Book review: The Pursuit of William Abbey by Claire North
The Pursuit of William Abbey - Claire North
The truth and facing up to it can be a scary thing, particularly when you look around at the reality of the world we are living in today. There are few authors so attuned to the nature of truth and the scary implications of it than Claire North; her ability to find different ways of exploring it are continuously inventive and, despite the sometimes fantastical setting, eerily plausible. Her latest novel The Pursuit of William Abbey is another terrifying experience.
It's not just that North's observations about human nature and its relationship with the truth that are pertinent and terrifying in their implications, but her writing makes it painfully real, and that can be hard to bear. And in a way, North's necessity to deal with the painful realities are mirrored in the protagonist of her latest novel. William Abbey is a doctor working on the front during the First World War, an experience that for many revealed the ugly truth of the nature of war, the people who wage it and the ordinary man who fights n it.
Abbey and a young nurse Sister Ellis are witness to unspeakable horrors and injuries inflicted on the young men who have been delivered to the Jardin du Pansée hospital, six miles from the front in 1917, horrors that Claire North depicts all too vividly. But there is also something a little detached and above it in Abbey who, similar to Charlie, the Harbinger of Death in North's The End of the Day, can see deep into the souls of those around him. In Abbey's case however he's not there to bring solace or ease the passage out of this life, and neither is North going to bring any comfort to the reader this time.
Abbey has witnessed an event in the past that has profoundly changed him; his failure to act or speak out against the lynching of a young boy by a mob in Natal in 1884. Cursed by the shadow of the boy who follows him allowing him no rest, his proximity makes Abbey has become a truth-speaker, able to look into the souls of people when the shadow is near and know everything about them, but contact with the shadow will also kill someone he loves. Abbey is constantly on the run, trying to keep ahead of the shadow that follows him relentlessly, but Abbey's ability is of particular interest to the British Intelligence, who promise they can help Abbey elude the shadow if he agrees to act as a spy for them.
North, through Abbey, also tells the truth of the workings of the world, cutting through the comforting lies that we tell ourselves. The Pursuit of William Abbey is a thrilling fantasy, a philosophical musing on the nature of living and being human, but it's also an insightful glimpse into the political history of the world that has led us to where we are today, the shadow of Lunga can be seen as a chilling metaphor for British colonialism and atrocities committed through wars and intervention on foreign lands. There's a blend then of North's exploration of human desires of The End of the Day, with the totalitarian nightmare of 84K.

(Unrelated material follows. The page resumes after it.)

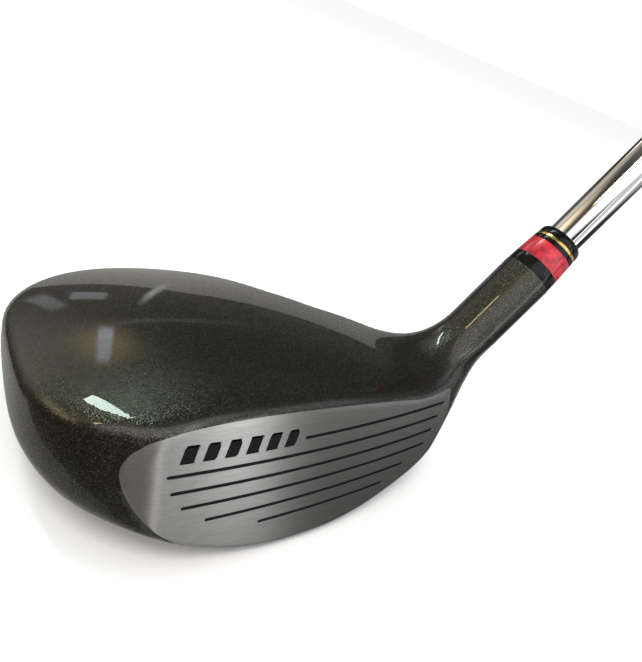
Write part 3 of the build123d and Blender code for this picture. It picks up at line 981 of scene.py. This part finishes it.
def room_panels():
    """What the crown and the toe reflect: the room behind the club."""
    panel("tube_glow", -155, 60, 64, 50, 0.6, (0.86, 1.0, 0.88), soft=0.5, further=1.3)
    panel("back_window", 179, 26.5, 4.5, 21, 2.6, (0.92, 0.9, 1.0), soft=0.3, lean=30)
    panel("back_window_glow", 179, 26.5, 21, 27, 1.3, (1.0, 0.78, 0.4), soft=0.5, further=1.3)
    panel("door_edge", 160.5, 3.5, 2.4, 21, 1.0, soft=0.5, lean=28)
    panel("far_pane", 171, 3, 7, 5, 0.55, (0.9, 0.93, 1.0), lean=30)
    panel("far_curtain", 178, 2, 5, 12, 0.45, (0.9, 0.93, 1.0), soft=0.3)
    panel("ceiling_edge", 166, 19, 56, 4, 0.28, soft=0.5)
    panel("room_wall", -156, 16, 60, 54, 0.7, (1.0, 0.92, 0.78), soft=0.5)
    panel("toe_glow", -116, 24, 64, 30, 2.1, (1.0, 0.82, 0.55), soft=0.5)
    panel("warm_wall", -104, 54, 84, 26, 0.3, (1.0, 0.88, 0.66), soft=0.4)


def window_panels():
    """What the face, hosel and shaft reflect: windows in front of the club."""
    panel("window_pane", 9, 30, 9, 44, 3.5, (0.88, 0.94, 1.0), soft=0.5)
    panel("window", -26, 40, 84, 56, 1.22, (1.0, 0.985, 0.95), soft=0.18)
    panel("side_window", 42, 28, 40, 34, 0.9, (0.85, 0.92, 1.0), soft=0.4)
    panel("window_low", 22, 3, 13, 46, 2.0, (0.95, 0.98, 1.0))
    panel("window_gap", 8, 3, 22, 46, 0.6, (0.95, 0.97, 1.0))
    panel("toe_strip", -5, -6, 6, 44, 1.4)
    panel("toe_dark", -27, -22, 38, 40, 0.08, (1.0, 0.9, 0.8))
    panel("front_dark", 51, -31, 60, 46, 0.03, (1.0, 0.97, 0.92), soft=0.08)
    panel("side_sky", 66, 3, 50, 14, 0.6, (0.88, 0.92, 1.0))


def studio():
    floor()
    studio_world()
    bpy.context.scene.view_settings.view_transform = "Standard"
    lamps()
    room_panels()
    window_panels()


CAMERA_PLACE = (-0.07495, -0.06791, 0.0952)
CAMERA_AZIMUTH, CAMERA_ELEVATION, CAMERA_ROLL = -46.83, 28.99, 23.26
CAMERA_LENS, CAMERA_NEAR, CAMERA_FAR = 31.1, 0.002, 20.0


def camera():
    data = bpy.data.cameras.new("camera")
    data.lens = CAMERA_LENS
    data.clip_start = CAMERA_NEAR
    data.clip_end = CAMERA_FAR
    obj = linked("camera", data)
    forward = -towards(CAMERA_AZIMUTH, CAMERA_ELEVATION)
    right = forward.cross(Vector((0, 0, 1))).normalized()
    up = right.cross(forward)
    roll = radians(CAMERA_ROLL)
    x = cos(roll) * right + sin(roll) * up
    y = -sin(roll) * right + cos(roll) * up
    obj.matrix_world = Matrix.Translation(CAMERA_PLACE) @ Matrix((x, y, -forward)).transposed().to_4x4()
    bpy.context.scene.camera = obj


club()
studio()
camera()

More than just a metaphor however, what also comes through is Claire North's interest in people, in stories, in people's stories, in the deep inner pain that some people endure. At times, the chase through the political developments of the turn of the century can seem a little repetitive, but the moments of insight into the bigger picture revealed in The Pursuit of William Abbey are simply extraordinary. North puts human experience and the suffering of injustice at the heart of these major historical events, capturing all the variety of life there, its troubles, its joys, the difficulty of loving and the pain of losing.